A good agent will know whether a manuscript or proposal can sell in its present form or needs work. Agents huddle with editors every day to keep abreast of the market and to talk up their clients’ work, and they know who to target within a given publisher or imprint when shopping particular books. In turn, editors rely on agents to screen writers and manuscripts. Virtually no editor in a trade house will read an unsolicited manuscript unless it came from an agent; the major houses license the overwhelming number of the titles they publish through agents. Publishers typically return unsolicited queries with a form letter explaining that they do not consider unsolicited submissions unless they come through agents. Smaller and genre publishers might assign a harried intern or assistant to read through the slush pile, but, like all editorial assistants, they will be looking for reasons to reject what is in front of them as quickly as they can. Often, even a powerful agent has to make twenty or thirty submissions before a project finds an appropriate publisher. How many writers acting for themselves would have persisted through the twenty-ninth rejection? In short, the odds against your getting published without an agent are overwhelming.
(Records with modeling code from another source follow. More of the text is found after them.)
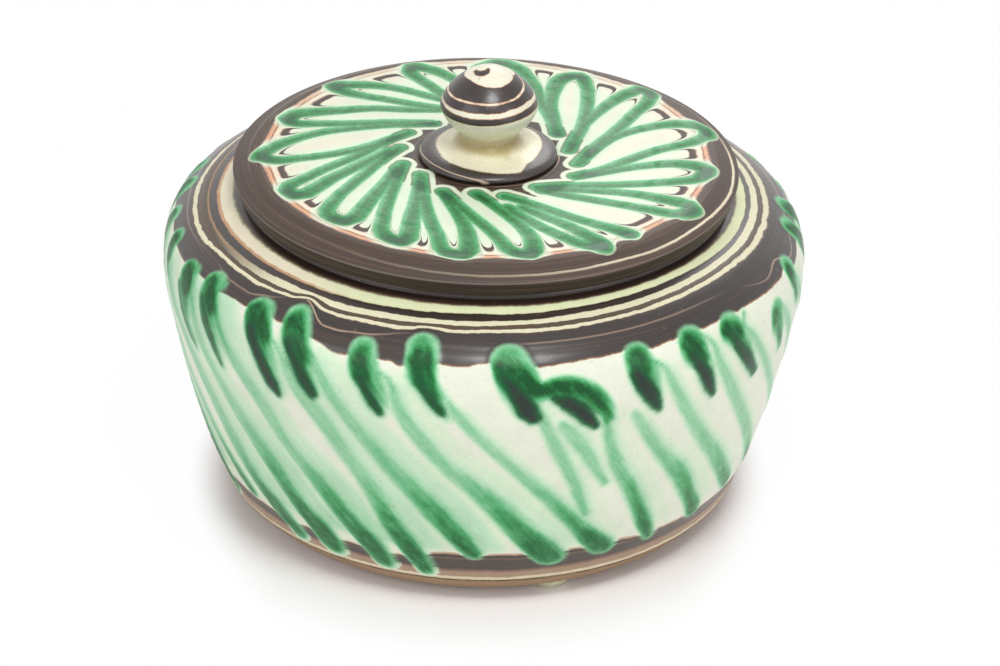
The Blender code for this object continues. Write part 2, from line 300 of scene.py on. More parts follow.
# Trailed strokes: each point is (degrees, millimetres up the wall, radius), and a limb's last value is how
# much green it carries. The core is the deep green in the head, the coal is the charcoal under it.
strokes = (
    {"angle": -77, "wash": 0.45, "coalStrength": 0.3,
     "head": ((-78, 83.2, 3.8), (-78, 82, 3.8), (-77, 78, 3.6), (-74.5, 73.2, 3.2)),
     "limb": ((-76.8, 80, 2.2, 0.6), (-75.2, 76, 2.8, 0.5), (-72.2, 70, 3.3, 0.3), (-67.3, 62, 3.3, 0.3),
              (-60.1, 50, 3.2, 0.33), (-56.3, 42, 3.5, 0.45), (-53.9, 36, 3.7, 0.5), (-51.3, 30, 3.7, 0.55),
              (-48.6, 25, 3.8, 0.6), (-45.4, 20, 4.1, 0.62), (-43.6, 17, 4.1, 0.64), (-41, 12.2, 3.2, 0.66)),
     "core": ((-78, 83, 2.2), (-77, 79, 2)),
     "coal": ((-77.5, 78, 1), (-76, 73, 1))},
    {"angle": -67.6, "wash": 0.45, "coalStrength": 0.35,
     "head": ((-65.8, 81, 5), (-65, 76, 5.3), (-64.2, 72, 4.1), (-63.2, 68, 3.3), (-61.2, 64.7, 2.7)),
     "limb": ((-62.8, 82, 1.5, 0.6), (-61.5, 76, 1.8, 0.5), (-59.7, 70, 2.1, 0.42), (-57, 63, 2.3, 0.4),
              (-54.5, 58, 2.4, 0.4), (-50.7, 51.6, 2.9, 0.38), (-46.6, 44.8, 3.8, 0.5),
              (-44.5, 41, 4.4, 0.55), (-43.3, 38.5, 4.5, 0.6), (-41.3, 34, 4.1, 0.66), (-38.9, 28, 3.8, 0.7),
              (-36.6, 23.5, 4, 0.72), (-33.7, 18.5, 4.6, 0.75), (-32.6, 16, 4.7, 0.75),
              (-32, 13.5, 4.5, 0.7)),
     "core": ((-66.5, 82.5, 2.5), (-64.7, 79, 2.6)),
     "coal": ((-68, 77, 1.2), (-65.5, 70, 1.6), (-63, 65, 1.6), (-61.3, 62.5, 1))},
    {"angle": -59, "wash": 0.45, "coalStrength": 0.55,
     "head": ((-57.4, 84.8, 4.4), (-57.4, 82, 4.4), (-56.1, 78, 4.7), (-54.8, 74, 4.5), (-53.3, 71, 3.4),
              (-52.1, 67, 2.6), (-51.5, 64.3, 1.3)),
     "limb": ((-55.5, 84, 1.8, 0.7), (-54, 80, 2.1, 0.65), (-52.1, 76, 2.1, 0.6), (-49.7, 72, 2.2, 0.5),
              (-47.1, 68, 2.5, 0.38), (-43.6, 62, 2.9, 0.36), (-41.3, 57, 2.8, 0.36), (-38.4, 50, 2.5, 0.38),
              (-35.8, 45, 2.6, 0.45), (-32.9, 40, 3.3, 0.56), (-29.6, 34, 3.9, 0.64), (-27.3, 29, 4.1, 0.7),
              (-25, 24, 4, 0.7), (-22.8, 20, 4.3, 0.7), (-21.4, 17, 4.2, 0.7), (-20, 12.6, 3.6, 0.66)),
     "core": ((-58.5, 85, 1.6), (-56.5, 82, 2.2), (-54.8, 79, 1.8)),
     "coal": ((-58.5, 80, 1.2), (-56.5, 75, 1.9), (-54.5, 71, 1.9), (-52.8, 66.5, 1.4), (-51.8, 64, 1))},
    {"angle": -44.7, "wash": 0.4, "coalStrength": 0.85,
     "head": ((-43.6, 85, 5), (-42.5, 81, 5.3), (-41.2, 78, 4.9), (-39.8, 74.5, 4.9), (-38.4, 71, 4.2),
              (-37.3, 66.5, 3.5), (-37, 64.4, 1.6)),
     "limb": ((-36.5, 78, 1.2, 0.5), (-34.3, 73, 2.2, 0.42), (-32.3, 69, 2.8, 0.38), (-29.8, 64, 3, 0.36),
              (-28, 60, 3, 0.36), (-26, 55, 2.8, 0.36), (-24, 50, 2.6, 0.4), (-22, 45, 2.6, 0.42),
              (-20.3, 40, 2.9, 0.5), (-18.8, 35, 3.2, 0.6), (-17.4, 30, 3.5, 0.68), (-15.8, 25, 3.6, 0.72),
              (-13.9, 20, 3.5, 0.74), (-12.1, 15, 3.2, 0.72), (-11, 11.2, 2.5, 0.7)),
     "core": ((-45, 84.5, 2.8), (-40, 80.5, 2)),
     "coal": ((-44, 80.5, 1.8), (-42.2, 76, 2), (-40, 71, 2.2), (-38.3, 67, 2.3), (-37.2, 64.5, 1.3))},
    {"angle": -36.1, "wash": 0.4, "coalStrength": 0.85,
     "head": ((-35.8, 88.8, 3.8), (-35.1, 86, 4.5), (-34, 82, 5), (-32.7, 79, 4.3), (-31.6, 76, 4.6),
              (-30.6, 72, 4.3), (-29.6, 69, 2.7), (-29.2, 67.8, 1.3)),
     "limb": ((-30, 80, 1.2, 0.55), (-28, 75, 1.7, 0.4), (-25.8, 70, 2, 0.36), (-23.5, 65, 2.2, 0.38),
              (-21.2, 60, 2.5, 0.44), (-18.7, 55, 2.8, 0.48), (-16.2, 50, 3.1, 0.5), (-13.6, 45, 3.5, 0.52),
              (-11.1, 40, 3.8, 0.6), (-8.5, 35, 4, 0.68), (-6.1, 30, 3.8, 0.72), (-3.8, 25, 3.5, 0.75),
              (-1.6, 20.1, 2.9, 0.7)),
     "core": ((-36, 86, 2.6), (-34, 82, 3), (-31.8, 79, 2.4)),
     "coal": ((-35.2, 81, 1.6), (-33.5, 77, 1.9), (-31.3, 72, 1.9), (-29.6, 68.6, 1.6))},
    {"angle": -21.5, "wash": 0.25, "coalStrength": 0.75,
     "head": ((-21.1, 84.6, 4), (-20.2, 79, 4.8), (-18.6, 75, 4.5), (-17.6, 71, 4.3), (-17.1, 67.1, 1.3)),
     "limb": ((-15.6, 78, 1.1, 0.6), (-14.1, 72, 1.7, 0.45), (-12.3, 66, 2.2, 0.44), (-9.9, 60, 2.5, 0.46),
              (-6.6, 53, 2.4, 0.46), (-4.8, 50, 2.6, 0.46), (-2, 46, 3, 0.5), (1.6, 40, 3.6, 0.6),
              (5.1, 33, 3.8, 0.68), (8.3, 27, 4.1, 0.72), (11.8, 21, 4.6, 0.74), (13.8, 17.6, 4.6, 0.65)),
     "core": ((-21.5, 81.5, 2.2), (-20.8, 78.5, 2)),
     "coal": ((-20.8, 77.5, 1.6), (-19.3, 73.5, 1.5), (-18, 70, 1.5), (-17.2, 67.5, 1.2))},
    {"angle": -11.5, "wash": 0.12, "coalStrength": 0.7,
     "head": ((-10.7, 87.9, 4.6), (-10.5, 86, 4.7), (-10.2, 81, 4.6), (-8.9, 77, 3.6), (-7.2, 73, 3.6),
              (-5.5, 68.8, 1.8)),
     "limb": ((-4.8, 72, 1.6, 0.5), (-2.9, 68, 1.7, 0.42), (1.1, 60, 1.7, 0.4), (5, 53, 1.7, 0.42),
              (8.4, 47, 1.9, 0.48), (12.2, 40, 2.3, 0.56), (15.5, 34, 2.6, 0.64), (18.9, 28, 3, 0.7),
              (22.2, 22, 3.6, 0.74), (24.8, 18.1, 4.1, 0.62)),
     "core": ((-10.6, 84, 3), (-9.6, 79, 3.2), (-8, 75.5, 1.8)),
     "coal": ((-11, 80.5, 1.3), (-9.6, 76.5, 1.7), (-8, 73, 1.6), (-6.6, 70, 1.3))},
    {"angle": 3.3, "wash": 0.12, "coalStrength": 0.95,
     "head": ((4.8, 84.8, 5.4), (5.5, 82, 5.8), (6.3, 79, 6.2), (7.2, 75.5, 5.4), (7.8, 71.5, 4.3),
              (8.5, 68.3, 1.3)),
     "limb": ((9.9, 72, 1.1, 0.5), (10.2, 70, 1.3, 0.45), (12.6, 60, 1.9, 0.46), (15.5, 50, 1.8, 0.44),
              (16.9, 45, 1.7, 0.44), (18.1, 40, 1.6, 0.5), (19.3, 35, 1.5, 0.56), (20, 32.4, 1.4, 0.6)),
     "core": ((3, 82, 2.6), (5, 80.5, 3), (7.5, 79, 2.6), (9, 77, 2)),
     "coal": ((3.5, 81, 1), (5.2, 78, 1.8), (6.6, 74.5, 2.3), (7.8, 71, 2.7), (8.7, 68.8, 2.1))},
    {"angle": 14, "wash": 0.15, "coalStrength": 0.9,
     "head": ((9.6, 75.6, 2.6), (11.5, 76.8, 3.4), (14.4, 77, 3.9), (17.4, 75, 4.2), (19.8, 72, 3.8),
              (21.4, 69, 3), (22.4, 65.5, 2)),
     "limb": ((21.4, 68, 1, 0.6), (21.6, 66, 1.2, 0.55), (22.4, 60, 1.7, 0.52), (23.4, 55, 1.9, 0.5),
              (24.7, 50, 2.2, 0.5), (26.3, 45, 2.3, 0.52), (28.2, 40, 2.5, 0.6), (29.9, 35, 2.5, 0.68),
              (31.6, 30, 2.6, 0.72), (33.3, 25, 2.7, 0.75), (35.1, 20, 2.4, 0.74), (36.6, 15.9, 1.9, 0.65)),
     "core": ((10, 77.5, 1.6), (16, 77, 1.7), (18.5, 75, 1.6), (20, 72.5, 1.5), (21, 69, 1.2),
              (21.7, 66, 1)),
     "coal": ((12.5, 74, 1.2), (14.5, 72.4, 2.2), (16.6, 70, 2.5), (18.2, 67, 2.3), (19.6, 64.2, 1.4))},
    {"angle": 16, "wash": 0.1,
     "limb": ((14, 66, 1.9, 0.5), (15, 64, 2.1, 0.42), (17.7, 58, 2.3, 0.38), (19.9, 52, 1.9, 0.3),
              (22, 46, 1.3, 0.18), (23, 43.1, 1.1, 0.1))},
    {"angle": 27.7, "wash": 0.12, "coalStrength": 0.9,
     "head": ((27.6, 81.9, 4.4), (28, 79, 4.8), (28.8, 76, 4.7), (29.8, 72.5, 4), (30.6, 69, 3),
              (31.6, 64.6, 1)),
     "limb": ((32.4, 78, 1.1, 0.6), (34, 73, 1.4, 0.45), (35.6, 68, 1.7, 0.4), (38.7, 60, 2, 0.42),
              (40.8, 55, 2.2, 0.42), (43.1, 50, 2.3, 0.44), (45.7, 45, 2.4, 0.46), (48.5, 40, 2.7, 0.5),
              (51.3, 35, 3, 0.56), (54.2, 30, 3, 0.62), (57, 25, 3, 0.66), (60.2, 19.9, 2.9, 0.6)),
     "core": ((27.5, 81.5, 2.6), (28, 79.5, 2.4)),
     "coal": ((27, 77.5, 2), (28.2, 74, 2.5), (29.6, 70.5, 2.4), (31, 67, 1.9), (31.8, 64.8, 1))},
    {"angle": 28, "wash": 0.15,
     "limb": ((27, 66, 1.3, 0.2), (29.2, 60, 1.6, 0.28), (31.3, 55, 1.9, 0.36), (33.6, 50, 2.1, 0.4),
              (36.2, 45, 2.5, 0.46), (39, 40, 3.1, 0.6), (41.4, 35, 3.2, 0.68), (43.5, 30, 2.9, 0.7),
              (45.7, 25, 2.8, 0.72), (48, 20, 3, 0.7), (48.8, 18, 3, 0.66))},
    {"angle": 39.1, "wash": 0.1, "coalStrength": 0.9,
     "head": ((38.9, 81.7, 4.8), (39.2, 79, 4.9), (40.4, 76, 3.9), (41.9, 71.5, 3.3), (42.8, 67.5, 2.7),
              (43.6, 64, 1.7), (44.2, 62.9, 1)),
     "limb": ((43.2, 80, 1.1, 0.6), (44.6, 74, 1.4, 0.5), (46.3, 69, 1.7, 0.42), (50.1, 60, 2.1, 0.42),
              (54.8, 50, 2.3, 0.44), (60, 40, 2.4, 0.46), (65.5, 30, 2.7, 0.55), (70.3, 22, 2.9, 0.6),
              (72.5, 18.9, 2.9, 0.58)),
     "core": ((38.2, 81.5, 2.4), (39.5, 79, 2.2), (41, 76, 1.2)),
     "coal": ((38.5, 78.5, 1.3), (39.7, 75, 1.7), (41.4, 70.5, 2.1), (42.8, 66.5, 2), (44, 63.2, 1.2))},
    {"angle": 48.1, "wash": 0.12, "coalStrength": 0.8,
     "head": ((48.6, 80.1, 5.1), (50.1, 76, 3.8), (51.8, 72, 3.7), (53.3, 68, 3.1), (54.9, 64.5, 2.4),
              (56.6, 62.5, 1.9)),
     "limb": ((52, 80, 1.2, 0.6), (54.5, 74, 1.4, 0.45), (57.3, 68, 1.4, 0.38), (60.4, 62, 1.5, 0.36),
              (64.2, 55, 1.6, 0.38), (68.2, 48, 1.6, 0.4), (72.2, 41, 1.7, 0.42), (76.4, 34, 1.9, 0.48),
              (81.2, 26, 2.1, 0.55), (84.5, 20, 2.2, 0.6), (85.5, 18.1, 2.1, 0.58)),
     "core": ((46.5, 80.8, 1.8), (50.5, 78, 1.3)),
     "coal": ((48, 79, 1), (50, 74, 1.9), (52, 70, 2), (54, 66, 1.9), (56, 62, 1.5))},
    {"angle": 61.8, "wash": 0.25, "coalStrength": 0.35,
     "head": ((63.1, 75.8, 4.2), (63.1, 73, 4.2), (64.1, 70, 3.5), (65.3, 66, 2.6), (67, 62, 1.5)),
     "limb": ((65.2, 76, 1.6, 0.4), (68.1, 70, 1.6, 0.35), (73.4, 60, 1.9, 0.35), (78.8, 50, 2.2, 0.38),
              (84.2, 40, 2.6, 0.45), (89.6, 30, 2.9, 0.55), (93.8, 22, 3.2, 0.6), (95.2, 19.2, 3.2, 0.58)),
     "core": ((61.5, 75.5, 1.8), (61.8, 74.5, 1.6)),
     "coal": ((62.5, 73, 1.2), (64.5, 68, 1.5), (66.5, 62, 1.2))},
    {"angle": 71.8, "wash": 0.25, "coalStrength": 0.35,
     "head": ((72.5, 82.4, 3.9), (72.9, 78, 3.5), (73.8, 74, 2.7), (75.1, 69.8, 1.8)),
     "limb": ((73.8, 80, 1.6, 0.55), (76.1, 74, 1.6, 0.45), (79.7, 66, 1.9, 0.38), (84.8, 56, 2.1, 0.38),
              (90.1, 46, 2.5, 0.42), (95.6, 36, 2.8, 0.52), (101, 26, 3.1, 0.6), (105.8, 17.1, 3.1, 0.6)),
     "core": ((71.6, 81.5, 1.6), (72, 80, 1.6)),
     "coal": ((72, 78, 1.2), (73.5, 72, 1.2))},
)

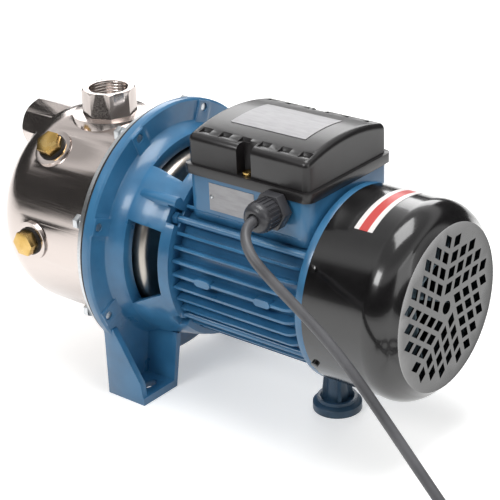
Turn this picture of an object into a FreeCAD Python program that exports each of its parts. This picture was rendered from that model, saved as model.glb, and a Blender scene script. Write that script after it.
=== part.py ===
# Self-priming jet pump: stainless casing, cast lantern bracket, finned motor.
# Millimetres. +X runs along the shaft towards the fan, +Z is up. The origin is on the
# floor, midway between the two holes of the lantern feet.
import FreeCAD
import Part
import math
import os
import re
import Sketcher

# Driving dimensions. Places along the shaft, named _at, are measured from the joint
# face between the pump casing and the lantern, towards the fan.
SIZES = {
    # Frame
    "shaft_height": 108,
    "foot_hole_setback": 23,
    # Pump casing, drawn from sheet
    "casing_inset": 20,
    "casing_length": 123,
    "casing_corner": 38,
    "casing_wall": 2,
    "casing_rim_inset": 3,
    "backing_thickness": 4.5,
    "gasket_thickness": 1.5,
    "gasket_inset": 1,
    # Threaded sockets for G1 pipe
    "socket_across_flats": 38.5,
    "socket_bore": 15.15,
    "thread_depth": 17,
    "port_bore": 13.5,
    "socket_edge": 20.1,
    "suction_reach": 15,
    "suction_drop": 24,
    "discharge_at": 57.8,
    "discharge_over_flange": 0.9,
    "discharge_pad_radius": 29,
    # Filler and drain plugs
    "plug_at": 71,
    "filler_angle": 52,
    "drain_angle": 0,
    "plug_pad_radius": 15,
    "plug_pad_rise": 2.5,
    "plug_flats": 17,
    "plug_head": 7,
    "plug_thread": 6.4,
    "plug_washer_radius": 10.8,
    "plug_washer_thick": 1.5,
    # Casing bolts
    "bolt_inset": 6.5,
    "bolt_first_angle": 20.3,
    "bolt_radius": 3,
    "bolt_flats": 10,
    "bolt_head": 4,
    "bolt_end_at": 8.3,
    # Seal plate, a drawn cup that reaches into the lantern
    "plate_rim_inset": 12,
    "plate_cup_inset": 34,
    "plate_sheet": 1.5,
    "plate_cup_depth": 30,
    "seal_cup_radius": 15,
    "seal_cup_depth": 7,
    # Lantern bracket, one casting with both feet
    "flange_radius": 100,
    "flange_thickness": 8,
    "pad_rise": 1.3,
    "pad_width": 13,
    "bell_start_inset": 16.5,
    "bell_end_radius": 70.5,
    "bell_bore_end": 65,
    "bell_shoulder": 9.1,
    "bulkhead_at": 50,
    "bulkhead_thickness": 5,
    "lantern_length": 57,
    "window_start": 21,
    "window_end": 49,
    "top_window_half": 40,
    "side_window_top": 31,
    "side_window_slope": 4.5,
    "side_window_low": 31,
    "foot_outer": 82.5,
    "foot_inner": 45.5,
    "foot_length": 36,
    "foot_thickness": 6,
    "foot_slot_width": 9,
    "foot_slot_length": 14,
    "foot_slot_place": 63,
    # Shaft and bearings: 17 x 40 x 12 in front, 15 x 35 x 11 behind
    "impeller_seat": 6,
    "seal_seat_radius": 7,
    "front_seat": 8.5,
    "rotor_seat": 11,
    "rear_seat": 7.5,
    "fan_seat": 6,
    "front_bearing_outer": 20,
    "front_bearing_width": 12,
    "rear_bearing_outer": 17.5,
    "rear_bearing_width": 11,
    "rear_bearing_at": 159,
    "ball_radius": 3.2,
    "fit_gap": 0.05,
    # Motor
    "housing_bore": 55,
    "housing_root": 58.5,
    "fin_tip": 66,
    "fin_thickness": 2.2,
    "fin_count": 40,
    "fin_start": 57.4,
    "front_groove": 5,
    "fin_end": 165,
    "housing_end": 168,
    "stack_at": 80,
    "stack_length": 62,
    "rotor_radius": 30,
    "air_gap": 0.4,
    "winding_reach": 14,
    "rod_circle": 64,
    "rod_radius": 2.5,
    "rod_fin_gap": 4,
    "rod_channel": 1.1,
    "rod_head": 4,
    "rod_pocket_half": 6,
    # Rear shield and fan cover
    "shield_at": 170,
    "shield_radius": 71,
    "shield_edge": 6.3,
    "spigot_length": 8,
    "cover_screw_radius": 1.5,
    "cover_wall": 1.2,
    "cover_straight_end": 222,
    "cover_end": 245.6,
    "cover_face_radius": 59.8,
    "grille_pitch": 11,
    "grille_hole": 7.4,
    "grille_zone": 49.8,
    "grille_eye": 4.8,
    "fan_radius": 60,
    # Rear foot
    "rear_foot_at": 153.3,
    "rear_foot_radius": 18.2,
    # Terminal box
    "box_start": 60,
    "box_end": 167,
    "box_half": 47,
    "box_rise": 72.4,
    "box_depth": 11.9,
    "box_wall": 3.5,
    "seal_sheet": 1.2,
    "lip_overhang": 1.9,
    "lip_height": 7,
    "cover_side_height": 22.2,
    "cover_edge_round": 5.5,
    "cover_end_round": 4.6,
    "groove_width": 8.5,
    "groove_pitch": 17.2,
    "notch_width": 12.5,
    "notch_depth": 9,
    # Cable gland and cable
    "gland_at": 141,
    "gland_drop": 6.9,
    "gland_flats": 24,
    "gland_shoulder": 2.6,
    "gland_body_length": 8.4,
    "gland_nut_length": 17,
    "gland_nut_radius": 10.6,
    "cable_radius": 3.6,
    # Impeller
    "impeller_inset": 16,
    "impeller_eye": 20,
}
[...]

Moreover, placing your work is only one of the important functions of an agent. Once a publisher expresses interest, agents are far better situated than writers to negotiate good deals without jeopardizing the parties’ relationship. They can carry off auctions for rights that an author could not possibly set up alone. With their experience and clout, they are better able to negotiate the narrowest grant of rights, the most generous advance and royalties, and the most favorable delivery and “satisfactory manuscript” terms possible. Negotiating for herself, a writer would inevitably grant broader rights, accept lower pay, and keep less control over her work.

Most good agents would say that placing the works and negotiating the best deals are only two of the important services they give their clients. A third essential function is nurturing their clients’ careers, their development as a writer in the industry. Agents know the business, and the good ones also understand the art and craft of writing. They want – and need -- their clients to succeed and most of them believe that artistic success leads to commercial success. Your agent will read your work, tell you what she thinks of it and what it needs in order to sell, weigh in on your plans for future projects, help you devise your next move based on the performance of your last book, advocate for you with your publisher when things go wrong, and help you develop as a professional over the short and long term.

Finally, your agent is your representative to your publisher; she has a direct line to editors and others in the house and is your conduit to them. When you want to know what is happening with your manuscript or when you can expect editorial comments or payments, or to offer your opinion on the cover design, marketing plan, and so forth, your agent is the person to contact. The industry is small, and writers who contact their editors frequently to ask questions or to vent can quickly become known as “difficult” or worse. As your representative, your agent can shield you from such a possibility.
The most important part of the process of professional writing is creating work that people want to read. A close second is finding a good agent to represent you.

Finding an Agent

Your engagement with your agent is probably the most important business relationship of your career. So how do you find this important person? For most writers, unfortunately, it is not easy. Established agents are inundated with queries from your fellow writers, so many, in fact, that many successful agents do not accept new clients. You need to prepare for a lot of rejection and for a long journey to finding an agent, and at the same time, to protect yourself from being misled by unprofessional actors calling themselves agents.

Before reaching out to any agent, you must be ready to show your work, as perfect as you can make it. If your work is not ready to be shown to a publisher, then you are not ready to query the agent. Agents will most likely reject aspiring writers with great ideas or half-baked proposals but nothing tangible to market to editors. Unless you are a valued client of long standing (or a celebrity), you cannot expect an agent to edit your work or find you a ghostwriter. Keep in mind that agents who are accepting new clients get dozens of queries a day and are constantly committed to reading large stacks of manuscripts and proposals. If your query interests the agent, she is going to ask to read some or all of your manuscript or proposal. If it is not ready to show her, you will have wasted her time. Wasting an agent’s time is a bad way to begin; you will probably not have a second chance with her.